Hiato
Para além da definição ortográfica, onde é usada para designar o encontro de duas vogais de sílabas distintas pronunciadas em emissões sucessivas da voz, a palavra “Hiato”, do latim hiatus (abrir a boca), designa também lacuna, descontinuidade, intervalo, interrupção, falha, e ainda fendas e orifícios do corpo humano.
É no espaço entre as coisas que está o interesse de Pedro Cappeletti. Dobras, reentrâncias, intervalos, ausências e resquícios de uma ação, ou de um objeto que já não está mais presente, são uma constante em seus trabalhos. Para evidenciar essas ausências, as matérias sempre estão bem presentes. É da relação de adesão ou de repulsa entre elas, muitas vezes forçadas a aderir ou se moldar a mercê de uma força física, que se faz ver esse espaço entre.
O conjunto de trabalhos que o artista apresenta agora na C. galeria, estabelece uma reflexão sobre este “hiato”. São esculturas, vídeo e desenhos onde o que é forma e o que é informe se encaram, e encenam uma luta constante.
Nos desenhos, imagens de cones são reconhecíveis, mas não tem mais integridade formal. O artista os executa como uma impressão fora do registro, desconstrói as formas do objeto, para construir lacunas, buracos em sua estrutura. Faz com que esses cones de transito pulsem em uma nova imagem inquieta, percam peso e ganhem leveza.
Já na série de objetos, os cones ganham peso e volume, como se voltassem à uma geometria modular ancestral, passível de construir qualquer elemento por retirada de matéria em um processo escultórico. Dispostas no chão, ao mesmo modo que os cones estão dispostos no desenho, são exercícios de contenção e vazamento, onde um cubo encharcado de tinta preta é atado à um cubo encharcado de tinta branca. A gravidade se encarrega do resto, a tinta escorre sem controle desenhando pelo cubo branco, assim como escorre pela parede e piso da galeria em um outro trabalho de princípio próximo, onde o cubo encharcado de tinta está sozinho atado contra parede.
Assim o artista faz desenho e escultura coexistir em seus trabalhos. Mesmo em suas ações, instalações e vídeos, desenho e escultura se fazem presentes. É como no vídeo onde um cubo preto se debate contra a maré, tenta adentrá-la e é expelido constantemente, como se a paisagem repelisse aquela geometria, aquele corpo estranho. É o único momento da exposição onde a forma geométrica se mantém dura, integra. Mesmo que sempre vencida pela paisagem, a geometria triunfa.

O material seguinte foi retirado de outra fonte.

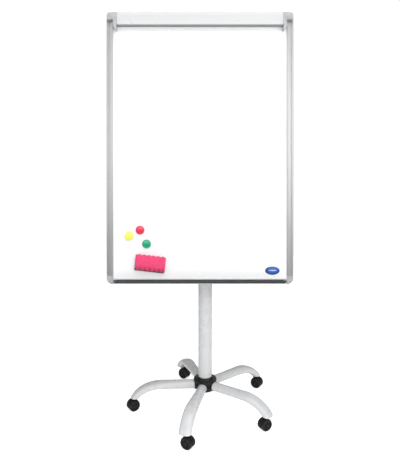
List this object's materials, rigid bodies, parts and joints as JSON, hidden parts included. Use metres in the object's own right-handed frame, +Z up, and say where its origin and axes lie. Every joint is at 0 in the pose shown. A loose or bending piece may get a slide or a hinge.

O vídeo é um desenho sobre a paisagem, se em toda a exposição a forma é mole, maleável ao mundo e as ações do artista, no vídeo a paisagem é mole, se molda à forma do cubo, a engole para depois rejeitá-la. É com a presença da matéria que Pedro Cappeletti faz ver ausências, os conflitos, e as forças que se fazem presentes mesmo sem serem visíveis. É a partir da adesão da unidade modular das coisas, e das forças as quais elas são submetidas, que Pedro fala das diferenças entre elas, e da individualidade de todas as coisas.
Douglas de Freitas
Douglas de Freitas é curador de artes visuais Museu da Cidade de São Paulo, onde realizou a performance de Maurício Ianês, as instalações de Tatiana Blass, Lucia Koch, Iran do Espírito Santo, Felipe Cohen, Laura Belém e José Pedro Croft na Capela do Morumbi; e a instalação de Sandra Cinto, na Casa do Sertanista. Realizou a exposição ‘instável’ em 2012 do Paço das Artes (SP). Foi contemplado com o Prêmio PROAC artes visuais, em 2014, com intervenções públicas de Débora Bolsoni, Wagner Malta Tavares e Laura Vinci. Foi um dos seis finalistas do prêmio Marcantonio Vilaça na categoria curadoria. Realizou este ano na Chácara Lane a exposição ‘Guerra do Tempo’ de Marilá Dardot, uma seleção de obras dos últimos 15 anos de trabalho da artista, e atualmente trabalha na exposição ‘Arte à mão armada’ da artista Carmela Gross, com abertura em agosto de 2016, também na Chácara Lane.